Christiansen's complaint, the district court ruled, advanced a sexual orientation discrimination claim, and it tossed it out.

The Second Circuit, however, reversed, ruling that Christiansen's suit could go forward. Noting it did not have the power to reconsider Simonton or Dawson, as a three-judge panel, the court nonetheless found that those precedents weren't fatal to Christiansen's case. "Christiansen's complaint identifies multiple instances of gender stereotyping discrimination," the court explained, and his sexual orientation shouldn't prohibit him from advancing those claims.

While Simonton ruled that Price Waterhouse "would not bootstrap protection for sexual orientation into Title VII," it did not preclude LGBT workers from pursuing gender stereotyping claims, the court explained.

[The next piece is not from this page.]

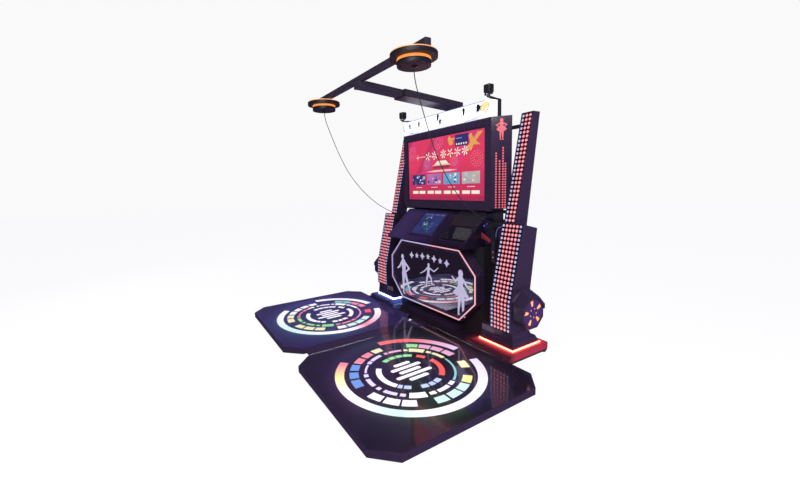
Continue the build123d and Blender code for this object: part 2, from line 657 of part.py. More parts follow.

Dawson, similarly, while rejecting a suit alleging anti-gay discrimination, noted that, as this court put it, "the sexual orientation of the plaintiff in Price Waterhouse was of no consequence."

In sum, gay, lesbian, and bisexual individuals do not have less protection under Price Waterhouse against traditional gender stereotype discrimination than do heterosexual individuals. Simonton and Dawson merely hold that being gay, lesbian, or bisexual, standing alone, does not constitute nonconformity with a gender stereotype that can give rise to a cognizable gender stereotyping claim.

The ruling opens the door for further protection of LGBT workers under the Civil Rights Act, so long as their discrimination claims involve gender stereotyping. But, as Chief Judge Robert A. Katzmann and District Judge Margo K. Brodie, sitting by designation, argued in their concurrence, there are persuasive arguments that sexual orientation discrimination is, gender stereotyping or not, discrimination because of sex. The Second Circuit should, "when the appropriate occasion presents itself," "revisit the central legal issue confronted in Simonton and Dawson."